Die Pause hier oben fiel etwas kürzer aus, weil es wahnsinnig windig war und wir uns bewusst wurden, dass wir den ganzen Weg noch zurück mussten, inklusive der drei zusätzlichen Kilometer an der Straße entlang bis zum Auto. Wir machten uns schon nach einer Viertelstunde auf den Rückweg und trafen am Fuße des Berghangs zum Pass auf ein vorwitziges Murmeltier, welches sich mit einem Artgenossen in der Nähe über Pfeiflaute verständigte und sich herrlich für uns in Pose warf.

Die komplette Wanderung vom Moraine Lake bis zum Wenkchemna Pass umfasst 20-21 km, und es sind 720 Höhenmeter zu überwinden. Es werden dafür 7 bis 8 Stunden angesetzt. Trotz langer Pause am Eiffel Lake und unserer zusätzlichen 5-6 Kilometer auf der Straße haben wir insgesamt nur 7 1/4 Stunden gebraucht. Vor allem das letzte Straßenstück war aber eine echte Tortur für die Kinder, fast wären sie in den Sitzstreik getreten. Der Urlaub war mit dieser Wanderung vorbei. Wir fuhren in unseren Wanderklamotten direkt bis zum vorgebuchten Campground vor Calgary, wo wir uns duschten, die letzten Vorräte verputzten und dann die Taschen packten, um am nächsten Morgen das Wohnmobil abzugeben und wieder nach Hause zu fliegen. Etwas anstrengend. Ich bin aber unendlich froh, dass wir diesem letzten Tag noch einmal alles abverlangt hatten.
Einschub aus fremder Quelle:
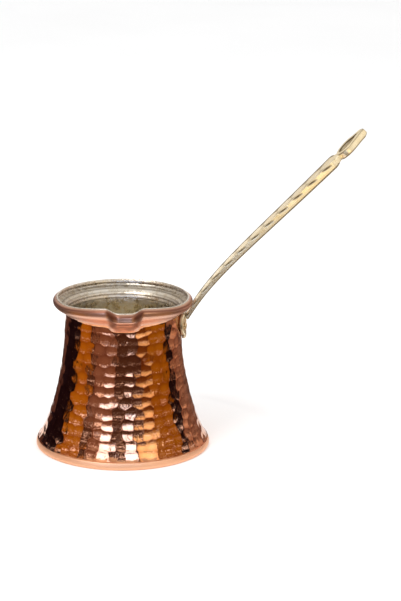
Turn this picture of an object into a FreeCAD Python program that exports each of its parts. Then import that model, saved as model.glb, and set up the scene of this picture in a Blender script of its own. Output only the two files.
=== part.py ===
"""Turkish coffee pot (cezve): hammered copper pot, tinned inside, cast brass handle riveted on.

Millimetres, +Z up. The origin is on the pot's axis, on the plane that it stands on.
The handle leaves towards +X. The pouring spout faces -Y, a little off square, as it was hammered.
"""
import FreeCAD, Part
import math
import os

V = FreeCAD.Vector

# ---- pot: outside of the copper, as radius and height ----
BASE_EDGE = [(44.3, 0.0), (44.85, 0.4), (45.0, 1.2), (44.3, 3.6)]
WALL_FLARE = [(43.9, 3.8), (41.4, 8.5), (38.2, 16.5), (35.2, 26.5),
              (32.6, 38.5), (30.7, 52.5), (29.8, 65.3)]
COLLAR = [(29.9, 70.5), (30.9, 72.4), (33.6, 74.0), (35.3, 75.3), (35.9, 76.7), (35.4, 78.0)]
LIP = (34.3, 78.6)
WALL = 1.2
FLOOR = 1.6
LIP_ROUND = 0.35
LIP_CROWN = 0.05
FLOOR_CORNER = 0.6
FLOOR_SPREAD = 0.1

# ---- pouring spout and the rise of the rim on either side of it ----
SPOUT_AZIMUTH = -88.5
SPOUT_FOOT_HALF_WIDTH = 8.6
SPOUT_LIP_HALF_WIDTH = 10.2
SPOUT_FLAT_SHARE = 0.25
SPOUT_REACH = 5.2
SPOUT_FOOT_Z = 67.6
SPOUT_FULL_Z = 73.7
SPOUT_LIP_SAG = 1.2
RIM_RISE = 2.9
RIM_RISE_HALF_ANGLE = 70.0
RIM_RISE_FOOT_Z = 71.3

# ---- tin coat on the inside ----
TIN = 0.25
TIN_GAP = 0.04
TIN_TOP_ROUND = 0.1

# ---- handle: palmette plate, shank, hanging eye ----
PALMETTE_TOP_Z = 70.3
PALMETTE_TIP_Z = 56.3
PALMETTE_HALF_WIDTH = 7.6
PALMETTE_THICK = 2.5
NECK_MARGIN = 2.0
SEAT_GAP = 0.06
SHANK_LINE = [(32.6, 67.8), (38.4, 77.1), (46.5, 87.8), (62.0, 104.7), (87.2, 129.9), (108.8, 151.7)]
SHANK_WIDTH = (6.6, 12.0)
SHANK_THICK = (2.0, 4.2)
SHANK_THICK_POWER = 0.75
SHANK_BEVEL = 0.22
SHANK_SHARES = [i / 12 for i in range(12)] + [0.965, 0.985, 0.996]
SHOULDER_SHARE = 0.955
SHOULDER_THINNING = 0.3
NECK_WIDTH = 6.4
NECK_THICK = 3.2
NECK_LENGTH = 3.2
EYE_LENGTH = 19.0
EYE_RADIUS = 6.9
EYE_TIP_RADIUS = 2.2
EYE_STRAP = 2.4
EYE_THICK = 3.6
EYE_ANGLE = 46.5
EYE_OFFSET = 0.6
EYE_HOLE_TIP_RADIUS = 0.6

# ---- rivets ----
RIVET_Z = 64.6
RIVET_AZIMUTH = 9.3
RIVET_RADIUS = 1.3
RIVET_CLEARANCE = 0.05
RIVET_HEAD_RADIUS = 2.1
RIVET_HEAD_HEIGHT = 0.7
RIVET_TAIL_RADIUS = 2.5
RIVET_TAIL_HEIGHT = 0.8
RIVET_TAIL_TAPER = 0.5
HEAD_SEAT = 0.14
TAIL_SEAT = 0.32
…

26.-27.08.2017 Calgary - Toronto - Amsterdam

Die Rückreise (Abgabe Wohnwagen, Fahrt zum Flughafen, Flüge nach Toronto, dann weiter nach Amsterdam) verlief reibungslos. Die „Landung“ zu Hause fiel uns nicht leicht, die Zeitumstellung in diese Richtung klappte sehr schlecht, es war schwierig, sich wieder einzuleben, sich an die deutsche Sprache, die deutsche Ernsthaftigkeit und Spießigkeit und an den Alltag zu gewöhnen. Yannick fragte mich tatsächlich, warum die Deutschen so unfreundlich seien! Unsere Wehmut reichte so weit, dass wir uns wieder mal durch die spektakulären Eindrücke beeinflusst mit dem Thema Auswanderung beschäftigt haben. Wir sind natürlich hier geblieben. Aber eines ist sicher: Wir kommen wieder!

Epilog

Trotz der Brände, der teilweise sehr schlechten Sicht, der Überfüllung vieler Campgrounds und obwohl wir unsere Reiseroute nicht durchziehen konnten wie geplant, würde ich unsere Reise mit folgenden Worten zusammenfassen: Es war wundervoll, vier Wochen Natur, raus aus dem Alltag, rein ins Abenteuer, Freiheit, Familie, Glück... Der Urlaub hat uns so viel gegeben, was uns keiner mehr nehmen kann. Es war die erste lange Reise, an die sich unsere Kinder in allen Einzelheiten erinnern werden. Kleine Erinnerungsschätze, die wir immer mit uns tragen werden.